10500 rows × 4 columns

Step 6: Compute Statewise Pearson Correlation#

We compute the Pearson correlation coefficient between ERA5 and IMD rainfall for each state using the merged dataset.

Group by state_name
Calculate correlation between rain_imd and rain_era5
Drop states with insufficient data (e.g., all-zero IMD values)

Final output: statewise_corr with:

state_name, pearson_corr

statewise_corr = (
    merged_df
    .dropna(subset=['rain_imd', 'rain_era5'])
    .groupby('state_name')
    .apply(lambda df: df.loc[:, ['rain_imd', 'rain_era5']].corr().iloc[0,1])
    .reset_index(name='pearson_corr')
)

statewise_corr.to_csv('statewise_corr_imd_era5.csv', index=False)

C:\Users\Atharva Jagtap\AppData\Local\Temp\ipykernel_6688\3483317820.py:5: FutureWarning: DataFrameGroupBy.apply operated on the grouping columns. This behavior is deprecated, and in a future version of pandas the grouping columns will be excluded from the operation.

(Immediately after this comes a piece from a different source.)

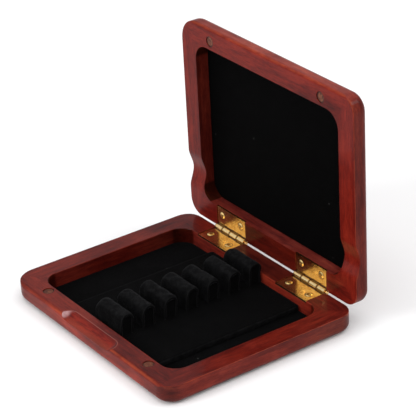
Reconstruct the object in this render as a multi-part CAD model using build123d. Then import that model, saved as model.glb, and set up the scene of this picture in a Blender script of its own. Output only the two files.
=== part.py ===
"""Oboe reed case: a hinged two-tray wooden box with a velvet-covered reed holder.

Millimetres, +Z up.  The origin is the centre of the underside of the base, the
face the case rests on.  X runs along the hinge (width), -Y is the front with the
finger scoop, +Y is the hinge side.  The case is drawn open by 90 degrees: the lid
is built in its closed place and then turned back about the hinge axis.
"""
from build123d import *
import os

# ---------------------------------------------------------------- outer form
W = 110.0            # width, along the hinge
D = 88.0             # depth, front to hinge side
BASE_T = 8.0         # thickness of the base tray
LID_T = 7.0          # thickness of the lid tray
FRONT_R = (9.6, 7.0) # outer corners seen from above, at the free edge: left and right
BACK_R = 6.8         # and at the hinge side
EDGE_R = 3.2         # large round on the underside of the base and top of the lid
BASE_EDGE = 0.3      # small round on the outer edge of the base rim
LID_EDGE = 0.4       # and of the lid rim
BASE_FRONT = 1.6     # larger round along the base's front edge
LID_FRONT = 1.3      # and along the lid's free edge
INNER_R = 0.3        # broken inner edge of each rim
POCKET_R = 7.0       # corners of the two pockets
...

Either pass `include_groups=False` to exclude the groupings or explicitly select the grouping columns after groupby to silence this warning.
  .apply(lambda df: df.loc[:, ['rain_imd', 'rain_era5']].corr().iloc[0,1])

def setup_matplotlib():
    try:
        import matplotlib.pyplot as plt
    except ImportError:
        raise ImportError(
            "Matplotlib is not installed. Install it with: pip install matplotlib"
        )

    plt.rcParams["figure.dpi"] = 300
    plt.rcParams["savefig.dpi"] = 300
    plt.rcParams["font.family"] = "sans-serif"
    plt.rcParams["font.sans-serif"] = ["Arial"]
    plt.rcParams["axes.labelweight"] = "normal"

    plt.rcParams["mathtext.fontset"] = "custom"
    plt.rcParams["mathtext.rm"] = "Arial"
    plt.rcParams["mathtext.it"] = "Arial:italic"
    plt.rcParams["mathtext.bf"] = "Arial:bold"

Visualize Correlation as Bar Plot#

We visualize the statewise Pearson correlations using a horizontal bar chart.

Sort states by correlation
Highlight high agreement (closer to 1.0)
Filter out NaN values (e.g., A & N Islands)

import pandas as pd
import matplotlib.pyplot as plt
import seaborn as sns

setup_matplotlib()

# Clean NaNs (for A & N Islands, since all the values for rainfall in IMD data are 0)
statewise_corr = statewise_corr.dropna(subset=['pearson_corr'])

statewise_corr_sorted = statewise_corr.sort_values('pearson_corr', ascending=False)

plt.figure(figsize=(12, 8))
sns.barplot(data=statewise_corr_sorted, x='pearson_corr', y='state_name', palette='viridis')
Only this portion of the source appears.